§ Collected material
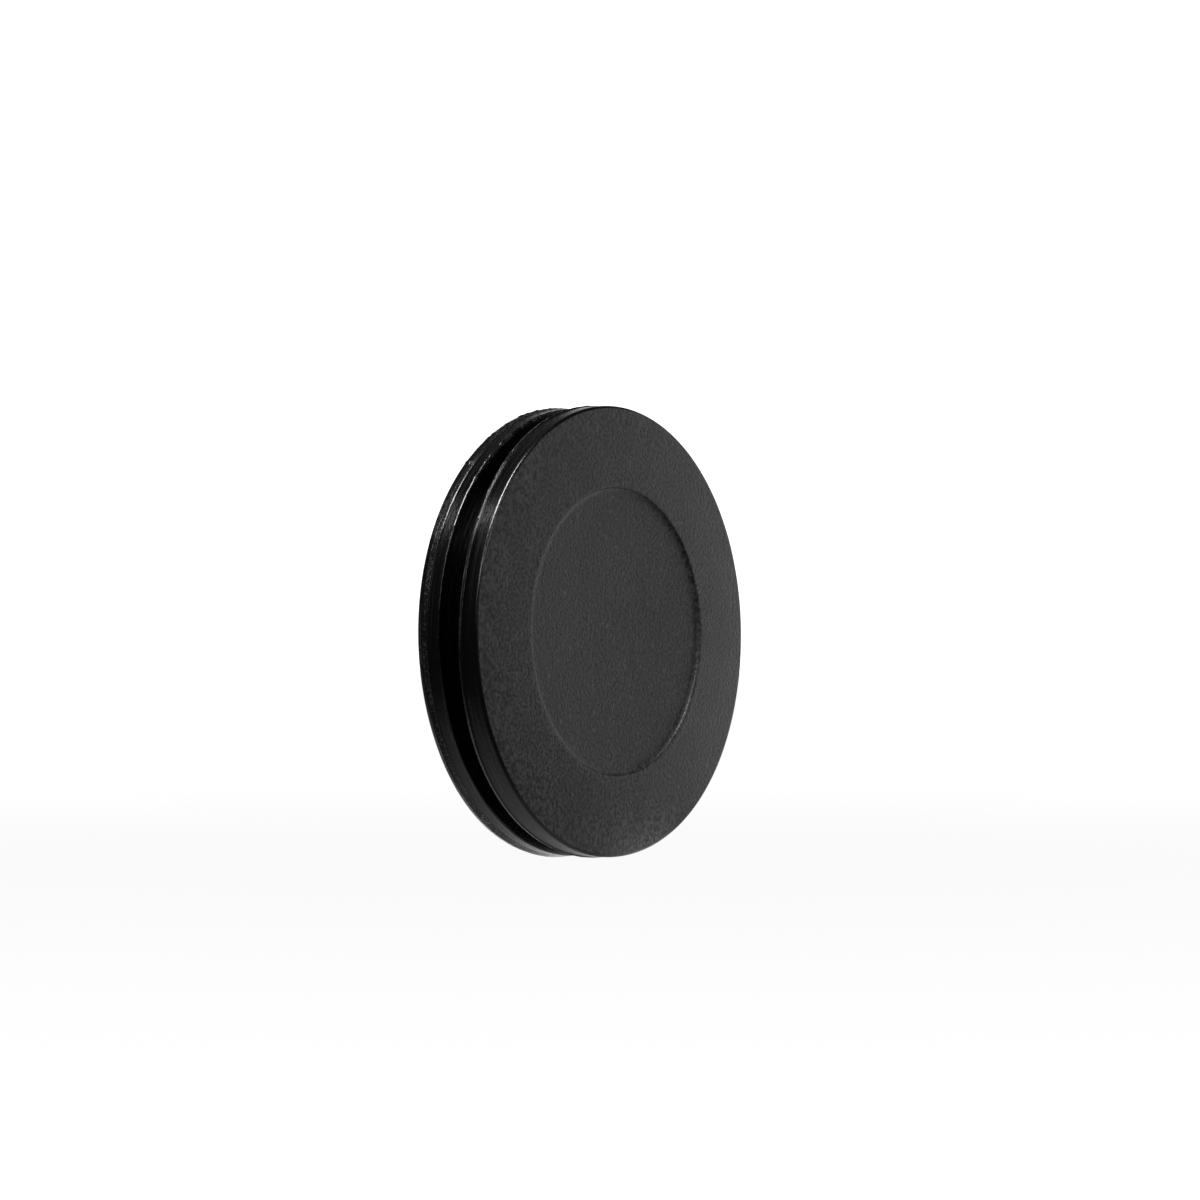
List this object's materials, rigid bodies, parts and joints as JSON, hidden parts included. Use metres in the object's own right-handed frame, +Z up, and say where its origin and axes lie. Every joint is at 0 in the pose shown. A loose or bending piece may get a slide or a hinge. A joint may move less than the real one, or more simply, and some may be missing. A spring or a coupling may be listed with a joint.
{
  "type": "closed cable grommet",
  "caption": "Closed black rubber grommet that snaps into a round panel hole and blanks it with a thin membrane.",
  "frame": {"origin": "on the grommet's axis, in the plane where the front flange's back lies on the panel's visible surface", "axes": "+Y along the grommet's axis, from the visible face into the panel, and +Z up"},
  "size_m": [0.038, 0.0063, 0.038],
  "materials": {
    "ring_rubber": "matte, finely pitted, with smoother rims",
    "membrane_rubber": "matte, finely pitted"
  },
  "bodies": {
    "root": {"grommet_ring": "ring_rubber", "blanking_membrane": "membrane_rubber"}
  },
  "joints": []
}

§ Your goal
Extract lines where the string "joints" occurs.

§ Response below
List this object's materials, rigid bodies, parts and joints as JSON, hidden parts included. Use metres in the object's own right-handed frame, +Z up, and say where its origin and axes lie. Every joint is at 0 in the pose shown. A loose or bending piece may get a slide or a hinge. A joint may move less than the real one, or more simply, and some may be missing. A spring or a coupling may be listed with a joint.
  "joints": []